The Daily Mail online referred to the video several times as a social experiment and proceeded to decode every blush and titter as evidence of some great scientific discovery, as though 13 willing volunteers could teach us something new about men and women.  I can’t help but feel a bit smug that I put a spanner in the Mail’s works by being the only girl not “recoiling in horror” at the footage.

‘Frankie, who admits she has watched porn before, seems less shocked than the others. But she is still unimpressed by the footage’

So what is a social experiment?  According to Wikipedia it’s a “research project conducted with human subjects in the real world that typically investigates the effects of a policy intervention by randomly assigning individuals, families, businesses, classrooms, or other units to different treatments or to a control condition that represents the status quo”.  So basically, these experiments aren’t done in clinics or labs under controlled conditions.  When done correctly, social experimentation can positively affect our society and tell us important things about how our brains work.  In the infamous Stanford Prison experiment, we learnt that power, or lack of it, can drive people mad.

But now every other video on YouTube seems to be a social experiment.  Some teach important lessons through their shock factor, where children are lured towards strangers with puppies or groomed online by internet pranksters out to teach them a lesson.  Social experiments which make us consider the lives of children, the homeless, and generally those who have it tougher than ourselves are important and can make a positive difference.  Some, however, are self-indulgent and trivial.  Adrian Gee, a YouTuber with over 240,000 subscribers, makes videos in which he goes up to people spouting inane drivel about their bodies or his own and constantly trying to chat girls up in creepy ways, all in the name of supposed experimentation. Another YouTuber example is Sam Pepper, who used the term social experiment to justify his video in which he pinched random women’s bottoms on the street.  He claims it was to draw attention to sexual abuse of men, which he did by sexually abusing women. Smart guy.

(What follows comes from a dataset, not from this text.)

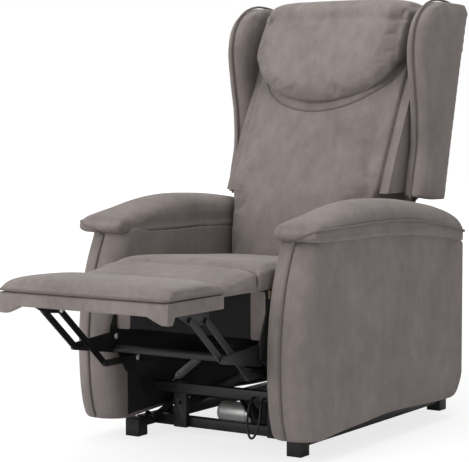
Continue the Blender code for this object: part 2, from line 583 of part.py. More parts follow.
def rear_line(z, inward=0.0):
    """y of the leaning rear surface at height z, moved forward by a layer's thickness."""
    return TOP_REAR[0] + (z - TOP_REAR[1]) * math.tan(BACK_LEAN) - inward / math.cos(BACK_LEAN)


def leaning_panel(name, finish, inward, thickness, low, top):
    """A panel of the back: narrow between the arms and wide between the wings."""
    outline = [(-NECK_HALF, low), (NECK_HALF, low), (NECK_HALF, WING_LOW), (SHOULDER_HALF, WING_LOW),
               (SHOULDER_HALF, top - 0.05), (SHOULDER_HALF - 0.05, top), (0.05 - SHOULDER_HALF, top),
               (-SHOULDER_HALF, top - 0.05), (-SHOULDER_HALF, WING_LOW), (-NECK_HALF, WING_LOW)]
    sections = [[(x, rear_line(z, layer), z) for x, z in outline] for layer in (inward, inward + thickness)]
    piece(name, finish, loft(sections), pivot=RECLINE_PIVOT)


leaning_panel("outside_back", FABRIC, 0.0, BACK_COVER, BACK_LOW, BACK_TOP)
FRAME_IN = BACK_COVER + GAP
leaning_panel("back_frame", TIMBER, FRAME_IN, BACK_FRAME, BACK_LOW, BACK_TOP - 0.01)
CUSHION_BACK = FRAME_IN + BACK_FRAME + GAP
HEAD_LOW, HEAD_TOP = (0.252, 0.800), (0.3645, 1.070)     # the cushion's straight upper front
CUSHION_FRONT = [(0.096, 0.360), (0.108, 0.440), (0.113, 0.520), (0.133, 0.600), (0.180, 0.680),
                 HEAD_LOW, HEAD_TOP]
cushion_rear = [(rear_line(z, CUSHION_BACK), z) for y, z in CUSHION_FRONT[::-1]]
piece("back_cushion", FABRIC, prism(CUSHION_FRONT + cushion_rear, -NECK_HALF, NECK_HALF),
      pivot=RECLINE_PIVOT)


def headrest():
    """A half-round pillow in front of the cushion's upper part."""
    half, drop, middle, top = 0.228, 0.165, 1.000, 1.120
    outline = [(half * math.cos(a), middle + drop * math.sin(a))
               for a in (math.pi + math.pi * step / 12 for step in range(13))]
    outline += [(0.222, 1.060), (0.170, top), (-0.170, top), (-0.222, 1.060)]

    def front_line(z, forward):
        slope = (HEAD_TOP[0] - HEAD_LOW[0]) / (HEAD_TOP[1] - HEAD_LOW[1])
        return HEAD_LOW[0] + (z - HEAD_LOW[1]) * slope - forward
    sections = [[(x, front_line(z, forward), z) for x, z in outline] for forward in (0.055, 2 * GAP)]
    piece("headrest", FABRIC, loft(sections), pivot=RECLINE_PIVOT)


headrest()
WING_FRONT = [(0.250, WING_LOW + 0.004), (0.262, 0.660), (0.280, 0.735), (0.278, 0.820), (0.264, 0.900),
              (0.251, 0.980), (0.265, 1.050), (0.320, 1.100), (0.395, 1.122), (0.480, 1.116)]
WING_REAR = [TOP_REAR, (rear_line(0.592), 0.592)]
for side_name, side_sign in SIDES:
    piece(f"wing_{side_name}", FABRIC,
          prism(WING_FRONT + WING_REAR, *sorted((side_sign * WING_IN, side_sign * WING_OUT))),
          pivot=RECLINE_PIVOT)
    outer, inner = side_sign * LIFT_OUT, side_sign * LIFT_IN
    corners = [(rear_line(0.50, FRAME_IN), 0.50), (rear_line(0.50, FRAME_IN + BACK_FRAME), 0.50)]
    piece(f"recline_bracket_{side_name}", BLACK_STEEL,
          plate([(*RECLINE_PIVOT, 0.016), (*RECLINE_BAR, 0.012)], outer, inner, corners=corners),
          cut=[hole(RECLINE_PIVOT, outer, inner)], pivot=RECLINE_PIVOT)
piece("recline_bar", BLACK_STEEL, rod_x(RECLINE_BAR, -(LIFT_IN - GAP), LIFT_IN - GAP, RECLINE_BAR_RADIUS),
      pivot=RECLINE_PIVOT)
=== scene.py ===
import json
import math

import bmesh
import bpy
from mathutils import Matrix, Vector
from mathutils.bvhtree import BVHTree


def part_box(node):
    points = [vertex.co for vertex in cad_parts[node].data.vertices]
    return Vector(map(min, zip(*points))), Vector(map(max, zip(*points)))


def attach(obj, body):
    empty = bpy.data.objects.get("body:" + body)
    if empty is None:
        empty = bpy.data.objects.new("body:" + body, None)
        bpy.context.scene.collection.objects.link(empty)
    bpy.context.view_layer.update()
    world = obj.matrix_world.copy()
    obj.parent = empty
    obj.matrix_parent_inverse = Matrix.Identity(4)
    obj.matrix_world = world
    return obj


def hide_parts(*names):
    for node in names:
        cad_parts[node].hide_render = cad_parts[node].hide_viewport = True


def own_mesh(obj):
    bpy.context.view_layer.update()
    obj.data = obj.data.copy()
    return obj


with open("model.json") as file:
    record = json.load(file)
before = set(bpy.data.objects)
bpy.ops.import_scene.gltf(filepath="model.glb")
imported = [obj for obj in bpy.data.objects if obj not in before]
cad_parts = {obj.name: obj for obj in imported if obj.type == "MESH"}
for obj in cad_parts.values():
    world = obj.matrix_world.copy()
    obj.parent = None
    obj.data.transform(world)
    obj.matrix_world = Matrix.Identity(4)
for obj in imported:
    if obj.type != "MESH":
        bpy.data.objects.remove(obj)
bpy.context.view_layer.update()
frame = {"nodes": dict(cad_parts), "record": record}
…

So for 2016 can we all please agree to stop bandying the term experiment about if we’re not actually learning anything important? I loved being part of that UBTV video but it taught society diddly squat.  Dropping your phone in a crowded place and filming people’s reactions taught us some people might steal phones, and some people might not. Fun to watch, but hardly groundbreaking. Let’s all stop kidding ourselves and leave the experimentation to those in the know.